■ Task
What is to be transcribed is the run of lines opening with the one that has "0, AXIS_Z), -RAISE)" and closing with the one that has "record = json.load(file)", and only that run, exactly.
----------
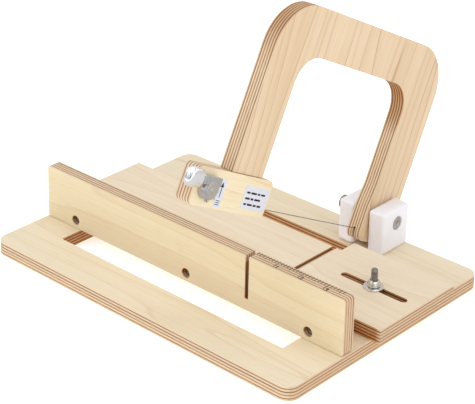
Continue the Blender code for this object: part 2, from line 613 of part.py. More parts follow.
def worm_helix():
    """Thread centre line: below the shaft it crosses the gear's middle at Y = 0."""
    turns, steps_per_turn, radius = 4.0, 20, 1.6 * MM
    path = []
    for step in range(int(turns * steps_per_turn) + 1):
        turn = step / steps_per_turn - turns / 2
        angle = 2 * math.pi * turn
        path.append((radius * math.sin(angle), THREAD_PITCH * turn, -radius * math.cos(angle)))
    return path


def tuner_worm(worm_pivot):
    """Worm shaft along Y, with the thread around its origin and the button's seat in front."""
    core, journal, seat = 1.4 * MM, 1.4 * MM, 1.9 * MM
    front, rear = BUTTON_FRONT + 0.8 * MM, 6.8 * MM
    profile = [(0, rear), (core, rear), (core, -10.0 * MM), (journal, -10.0 * MM), (journal, -14.4 * MM),
               (seat, -14.4 * MM), (seat, front), (0, front)]
    worm = turned("tuner_worm", profile, (0, 0, 0), ALONG_Y, "zinc", worm_pivot, steps=20)
    thread = place("worm_thread", tube_mesh("worm_thread", worm_helix(), 0.4 * MM, 1), parent=worm_pivot)
    combine(worm, thread, "UNION")
    cut(worm, rod("button_screw_hole", 0.95 * MM, front - EPS, front + 7 * MM, (0, 0, 0), ALONG_Y,
                  parent=worm_pivot, steps=12))


def tuner_button(worm_pivot):
    """An oval knob, flat at both ends, with its long way up and down."""
    build = bmesh.new()
    bmesh.ops.create_uvsphere(build, u_segments=28, v_segments=16, radius=1.0)
    bmesh.ops.scale(build, vec=(5.4 * MM, 8.7 * MM, 9.8 * MM), verts=build.verts)
    mesh = bpy.data.meshes.new("tuner_button")
    build.to_mesh(mesh)
    build.free()
    mesh.transform(ALONG_Y)
    smooth(mesh)
    button = place("tuner_button", mesh, "chrome", worm_pivot)
    button.location = (0, BUTTON_MIDDLE, 0)
    past = 4 * MM
    for name, low, high in (("front", BUTTON_FRONT - past, BUTTON_FRONT),
                            ("rear", BUTTON_REAR, BUTTON_REAR + past)):
        cut(button, box(f"button_{name}_cut", (-8 * MM, low, -14 * MM), (8 * MM, high, 14 * MM),
                        parent=worm_pivot))
    cut(button, rod("button_bore", 2.2 * MM, BUTTON_FRONT - past, BUTTON_REAR + past, (0, 0, 0), ALONG_Y,
                    parent=worm_pivot))
    profile = [(0, 1.9 * MM), (1.4 * MM, 1.7 * MM), (2.7 * MM, 0.8 * MM), (2.9 * MM, 0), (0.65 * MM, 0),
               (0.65 * MM, -6.0 * MM), (0, -6.0 * MM)]
    screw = turned("tuner_button_screw", profile, (0, BUTTON_FRONT - GAP, 0), ALONG_MINUS_Y, "zinc",
                   worm_pivot, steps=20)
    cut(screw, box("button_screw_slot", (-0.35 * MM, -4 * MM, 0.9 * MM), (0.35 * MM, 4 * MM, 3 * MM),
                   parent=screw))


# ---- adjustable stop ------------------------------------------------------------------------------
def stop_pieces(slide):
    """Carriage bolt, washer and wing nut, drawn around the bolt's axis with Z from the base's underside."""
    head_top = BED_BOTTOM + 4.9 * MM
    profile = [(0, STOP_TOP), (BOLT_RADIUS - 0.6 * MM, STOP_TOP), (BOLT_RADIUS, STOP_TOP - 0.6 * MM),
               (BOLT_RADIUS, head_top), (7.3 * MM, head_top), (7.3 * MM, head_top - 1.4 * MM),
               (5.4 * MM, head_top - 3.2 * MM), (0, head_top - 3.4 * MM)]
    turned("stop_bolt", profile, (0, 0, 0), ALONG_Z, "zinc", slide, steps=28)
    washer = [(8.6 * MM, BED_TOP + GAP + 1.2 * MM), (8.6 * MM, BED_TOP + GAP), (BORE_RADIUS, BED_TOP + GAP),
              (BORE_RADIUS, BED_TOP + GAP + 1.2 * MM)]
    turned("stop_washer", washer, (0, 0, 0), ALONG_Z, "zinc", slide, steps=32, closed=True)


def wing_nut(slide):
    seat = BED_TOP + 2 * GAP + 1.2 * MM
    top = seat + 5.2 * MM
    profile = [(0, top), (4.6 * MM, top), (5.8 * MM, seat + 1.6 * MM), (5.8 * MM, seat), (0, seat)]
    nut = turned("wing_nut", profile, (0, 0, 0), ALONG_Z, "chrome", slide, steps=28)
    lobe = 3.8 * MM
    for side in (-1, 1):
        centre = (side * 6.6 * MM, seat + lobe + 0.5 * MM)
        wing = flat(f"wing_{'left' if side < 0 else 'right'}", [arc(centre, lobe, 0, 345, 23)],
                    -1.3 * MM, 1.3 * MM, ALONG_MINUS_Y, parent=slide)
        wing.rotation_euler = (0, 0, math.radians(110))
        combine(nut, wing, "UNION")
    cut(nut, rod("wing_nut_bore", BORE_RADIUS, seat - EPS, top + 6 * MM, (0, 0, 0), ALONG_Z,
                 parent=slide))


def build():
    base_board()
    fence()
    bed_board()
    board_screws()
    hinge_blocks()
    hinge_hardware()

    hinge = pivot("bow_pivot", (0, 0, AXIS_Z), -RAISE)
    bow(hinge)
    tension_block(hinge)
    wire_pieces(hinge)
    tuner_housing(hinge)
    mount_screw(hinge)
    tuner_bushing(hinge)
    tuner_post(pivot("post_pivot", (0, GEAR_Y, GEAR_Z), parent=hinge))
    worm_pivot = pivot("worm_pivot", (GEAR_X, GEAR_Y, WORM_Z), parent=hinge)
    tuner_worm(worm_pivot)
    tuner_button(worm_pivot)

    stop_slide = pivot("stop_slide", (STOP_X, STOP_Y, 0))
    stop_pieces(stop_slide)
    wing_nut(stop_slide)
    bpy.context.view_layer.update()


build()
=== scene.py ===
"""Looks for the plywood wire soap cutter: materials, fine metalwork, ruler, labels, light and camera.

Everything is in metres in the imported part's frame: X along the fence, Y to the rear, Z up, with
X = 0 on the cutting wire and Y = 0 under the bow's hinge axis.  The bow rests raised, so pieces on
it are drawn in its lowered frame, around the hinge axis, and turned up by RAISE.
"""
import json
import math

import bmesh
import bpy
from mathutils import Matrix, Vector

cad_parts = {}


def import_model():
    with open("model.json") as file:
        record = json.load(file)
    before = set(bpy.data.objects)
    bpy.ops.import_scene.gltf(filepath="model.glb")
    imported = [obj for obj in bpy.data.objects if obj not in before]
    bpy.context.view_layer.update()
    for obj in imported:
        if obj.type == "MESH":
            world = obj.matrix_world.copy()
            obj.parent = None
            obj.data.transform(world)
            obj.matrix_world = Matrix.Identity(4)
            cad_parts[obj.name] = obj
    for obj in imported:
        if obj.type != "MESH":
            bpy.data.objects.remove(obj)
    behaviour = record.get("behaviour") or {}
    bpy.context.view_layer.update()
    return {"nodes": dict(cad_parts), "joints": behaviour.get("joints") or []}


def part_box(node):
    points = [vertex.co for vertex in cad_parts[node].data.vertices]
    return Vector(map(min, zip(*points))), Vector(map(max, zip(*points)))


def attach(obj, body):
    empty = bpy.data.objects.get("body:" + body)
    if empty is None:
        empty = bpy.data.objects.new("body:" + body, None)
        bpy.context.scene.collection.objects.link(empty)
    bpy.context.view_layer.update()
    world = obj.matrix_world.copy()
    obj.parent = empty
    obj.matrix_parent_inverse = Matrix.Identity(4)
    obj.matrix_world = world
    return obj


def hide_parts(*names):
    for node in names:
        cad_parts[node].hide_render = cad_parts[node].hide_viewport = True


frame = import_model()

MM = 0.001
RAISE = math.radians(27.0)            # the bow's angle at rest
NODES = frame["nodes"]


def joint(name):
    return next(item for item in frame["joints"] if item["name"] == name)


HINGE = Vector(joint("bow_hinge")["pos_m"])
LOWERED = Matrix.Translation(HINGE) @ Matrix.Rotation(-RAISE, 4, "X")
ALONG_X = Matrix(((0, 0, 1, 0), (1, 0, 0, 0), (0, 1, 0, 0), (0, 0, 0, 1)))
ALONG_MINUS_Y = Matrix(((1, 0, 0, 0), (0, 0, -1, 0), (0, 1, 0, 0), (0, 0, 0, 1)))
ALONG_MINUS_Z = Matrix(((1, 0, 0, 0), (0, -1, 0, 0), (0, 0, -1, 0), (0, 0, 0, 1)))


# ---- node materials ----------------------------------------------------------------------------
class Shader:
    """A Principled material whose node graph is written as nested calls."""

    def __init__(self, name):
        self.material = bpy.data.materials.new(name)
        self.material.use_nodes = True
        self.tree = self.material.node_tree
        self.surface = self.tree.nodes["Principled BSDF"]

    def connect(self, socket, value):
        if isinstance(value, bpy.types.NodeSocket):
            self.tree.links.new(value, socket)
        elif value is not None:
            socket.default_value = value

    def node(self, kind, inputs=(), output=0, **settings):
        """Add a node, feed its inputs (a list, or a dict by name) and return one output."""
        made = self.tree.nodes.new(kind)
        for key, value in settings.items():
            setattr(made, key, value)
        pairs = inputs.items() if isinstance(inputs, dict) else enumerate(inputs)
        for key, value in pairs:
            self.connect(made.inputs[key], value)
        return made.outputs[output]

    def math(self, operation, a, b=None, clamp=False):
        return self.node("ShaderNodeMath", [a, b], operation=operation, use_clamp=clamp)

    def add(self, a, b):
        return self.math("ADD", a, b)

    def times(self, a, b):
        return self.math("MULTIPLY", a, b)

    def span(self, value, low, high, to_low=0.0, to_high=1.0):
        """Smoothly carry low..high over to to_low..to_high, and hold the ends."""
        return self.node("ShaderNodeMapRange", {"Value": value, "From Min": low, "From Max": high,
                                                "To Min": to_low, "To Max": to_high},
                         interpolation_type="SMOOTHSTEP")

    def mix(self, factor, a, b):
        made = self.tree.nodes.new("ShaderNodeMix")
        made.data_type = "RGBA"
        for index, value in ((0, factor), (6, a), (7, b)):
            self.connect(made.inputs[index], value)
        return made.outputs[2]

    def point(self):
        return self.node("ShaderNodeTexCoord", output="Object")

    def split(self, vector):
        made = self.tree.nodes.new("ShaderNodeSeparateXYZ")
        self.connect(made.inputs[0], vector)
        return made.outputs[0], made.outputs[1], made.outputs[2]

    def join(self, x, y, z):
        return self.node("ShaderNodeCombineXYZ", [x, y, z])

    def noise(self, vector, scale, detail=2.0, roughness=0.5, distortion=0.0):
        return self.node("ShaderNodeTexNoise", {"Vector": vector, "Scale": scale, "Detail": detail,
                                                "Roughness": roughness, "Distortion": distortion})

    def stretched(self, u, v, w, u_scale, v_scale, w_scale, detail=2.0, roughness=0.5, distortion=0.0):
        """Noise with its own scale, per metre, along each of three directions."""
        vector = self.join(self.times(u, u_scale), self.times(v, v_scale), self.times(w, w_scale))
        return self.noise(vector, 1.0, detail, roughness, distortion)

    def bump(self, height, distance, strength=1.0):
        normal = self.node("ShaderNodeBump", {"Height": height, "Distance": distance, "Strength": strength})
        self.connect(self.surface.inputs["Normal"], normal)

    def finish(self, **inputs):
        """Set Principled inputs by name, with _ for a space, and return the material."""
        for key, value in inputs.items():
            self.connect(self.surface.inputs[key.replace("_", " ")], value)
        return self.material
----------
■ Final result
    hinge = pivot("bow_pivot", (0, 0, AXIS_Z), -RAISE)
    bow(hinge)
    tension_block(hinge)
    wire_pieces(hinge)
    tuner_housing(hinge)
    mount_screw(hinge)
    tuner_bushing(hinge)
    tuner_post(pivot("post_pivot", (0, GEAR_Y, GEAR_Z), parent=hinge))
    worm_pivot = pivot("worm_pivot", (GEAR_X, GEAR_Y, WORM_Z), parent=hinge)
    tuner_worm(worm_pivot)
    tuner_button(worm_pivot)

    stop_slide = pivot("stop_slide", (STOP_X, STOP_Y, 0))
    stop_pieces(stop_slide)
    wing_nut(stop_slide)
    bpy.context.view_layer.update()


build()
=== scene.py ===
"""Looks for the plywood wire soap cutter: materials, fine metalwork, ruler, labels, light and camera.

Everything is in metres in the imported part's frame: X along the fence, Y to the rear, Z up, with
X = 0 on the cutting wire and Y = 0 under the bow's hinge axis.  The bow rests raised, so pieces on
it are drawn in its lowered frame, around the hinge axis, and turned up by RAISE.
"""
import json
import math

import bmesh
import bpy
from mathutils import Matrix, Vector

cad_parts = {}


def import_model():
    with open("model.json") as file:
        record = json.load(file)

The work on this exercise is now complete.